The definition: Given a graph G=(V,E), and a positive integer J (G&J say J needs to be ≤ |V|, but I think you can allow large values and make your algorithm just say “no”).  Does J contain a subset V’ of V, or size at least J, where every two vertices in V’ are joined by an edge in E?

Example:  Using the graph we had for VC:

VC exampple

{a,c,d} form a clique of size 3.  There are no cliques of size 4, but if we add the edge (d,g) and the edge (c,h), then the vertices {c,d,g,h} would be one.

The reduction: From Vertex Cover.  Given a graph G and an integer K that is an instance of Vertex Cover, take the complement of G (the complement of a graph has the same vertices, but the set of edges is “inverted”:  (u,v) is an edge in the complement if and only if it was not an edge in G), and use it as your instance of CDP.  Set J= |V|-K

Difficulty: 3.  It’s not a 2 because it takes a little thought to see why the complement works.

Note: As stated perviously, I teach this course using the Cormen book, so in class I show Clique is NP-Hard by reducing from 3SAT.  It’s a good example of a hard reduction, probably about as hard as the VC reduction G&J do.

Vertex Cover

Back to the “core 6” with a classic problem from graph theory.  There are lots of similar graph problems, so it’s important to keep them all straight.
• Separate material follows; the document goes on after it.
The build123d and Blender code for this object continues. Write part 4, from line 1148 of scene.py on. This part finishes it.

The Problem: Vertex Cover (VC)

The Definition: Given a graph G=(V,E) and a positive integer K (G&J say that K ≤ |V|, but really, if it’s bigger than that, you can have the algorithm just return “yes”).  Can I find a subset V’ of V, |V’| ≤ K, where every edge in E has at least one endpoint in V’?
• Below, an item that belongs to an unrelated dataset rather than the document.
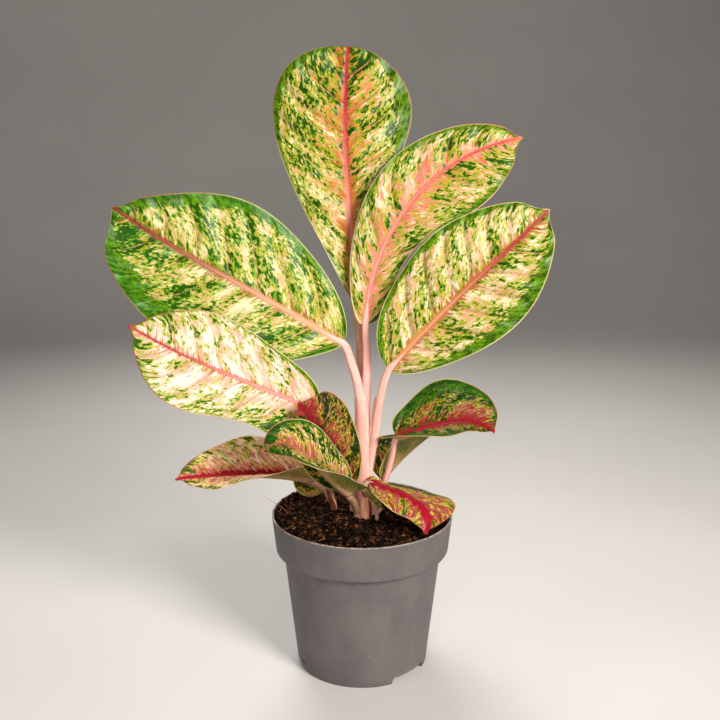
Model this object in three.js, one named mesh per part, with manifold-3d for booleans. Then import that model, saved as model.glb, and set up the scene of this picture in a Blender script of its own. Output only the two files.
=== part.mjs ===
// Potted chinese evergreen: thin plastic pot, potting soil, two rooted stems and twelve blades.
// Millimetres, +Z up. The origin is the centre of the pot's resting plane; the plant faces -Y.
import * as THREE from 'three';
import { mergeVertices } from 'three/addons/utils/BufferGeometryUtils.js';
import Module from 'manifold-3d';

const wasm = await Module();
wasm.setup();

// ---- pot -------------------------------------------------------------------------------------
const POT_TALL = 105;
const RIM_R = 60;
const BAND_FOOT_R = 57.4;
const BAND_FOOT_Z = 81;
const STEP_R = 52.3;
const STEP_Z = 78.5;
const BASE_R = 43.6;
const WALL = 1.3;
const LIP_ROUND = 0.4;
const FOOT_TALL = 5;
const FOOT_WIDE = 3;
const FOOT_GAP_WIDE = 30;
const FOOT_GAPS_AT = [-43, 77, 194];
const FOOT_CUT_DEEP = 10;
const FLOOR_THICK = 1.6;
const PAD_R = 11;
const POT_SIDES = 60;

// ---- soil ------------------------------------------------------------------------------------
// The surface is heaped to the left and sinks to the right and at the back right.
const GAP = 0.3;
const SOIL_LEVEL = 102.2;
const SOIL_TILT = [-4, -1.5];
const SOIL_DISH = [-2.5, -3];
const SOIL_CORNER = -6;
const SOIL_LUMP = 0.9;
// Each ripple: sine turn along x and y, cosine turn along x and y, height.
const SOIL_RIPPLES = [[0.31, 0.13, -0.11, 0.27, 1], [0.62, -0.5, 0.4, 0.55, 0.6]];
const SOIL_SIDES = POT_SIDES / 2;
const SOIL_RINGS = [6, 13, 21, 29, 37, 45, 52, 58];
const HOLE_FLOOR = 84;
const HOLE_SIDES = 14;

// ---- blades ----------------------------------------------------------------------------------
// rib: four points of the midrib, evenly spaced from base to tip.
// face: way the upper side looks, once or at base, middle and tip.
// wide: half-widths at 1/8, 3/8, 5/8 and 7/8 of the length, left side then right side.
// base, tip: how blunt each end is (0.3 very blunt, 0.7 pointed), one value or left and right.
// fold: degrees each half rises from flat at base, middle and tip; foldRight where it differs.
// bow: degrees each half droops across its width. lobe: how far the base lobes reach back.
// wave: height, number and starting phases (left, right) of the waves along the margin.
const BLADE_THICK = 0.8;
const MIDRIB_DEEP = [2.6, 0.9];
const MIDRIB_HALF = [2.4, 0.8];
const BASE_HALF = 2.2;
const TIP_HALF = 0.5;
const MIDRIB_SHARE = 0.3;
const WAVE_REACH = 1.6;
const LOBE_REACH = 1.5;
const LOBE_FADE = 4;
const ACROSS = [0.36, 0.7, 1];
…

Example: Hmm, I wonder if I can insert an image..

VC exampple

Ok, looks like that worked.  In the graph above, {c,d,g} is a vertex cover, because all edges have at least one endpoint in the set {c,d,g}.  As we’ll see later, a graph containing a clique (complete subgraph) of N nodes will need at have at least N-1 of those vertices in the cover.
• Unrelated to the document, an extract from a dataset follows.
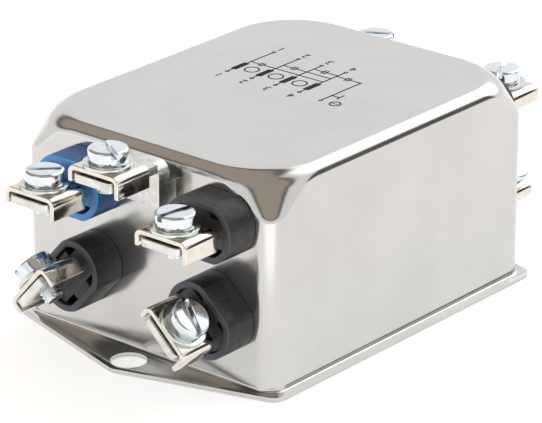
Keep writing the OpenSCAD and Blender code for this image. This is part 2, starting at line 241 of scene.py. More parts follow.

The reduction: From 3SAT.  G&J on pages 54-56 show the construction.  We build a graph with vertices for all variables and their negation, with an edge between them.  We have three variables for each clause, connected in a triangle.  (The three variables correspond to “positions” in the clause).  Then there is an edge from each vertex corresponding to a literal (or its negation) to its corresponding “clause vertex”- the vertex that holds the position of that variable in the original formula.  K= # of variables + 2* number of clauses.

Difficulty: 7 , assuming it’s the first time a student has seen this sort of reduction.  If they have seen something similar (for example, a reduction from 3SAT to Clique), then maybe a 5.  The ideas are pretty similar.

Note: I teach my algorithms class using the Cormen book.  In it, they reduce 3SAT to Clique, proving Clique is NP-Complete, and then reduce Clique to VC. This works in the exact same way as the reduction from VC to Clique that I’ll be doing here next.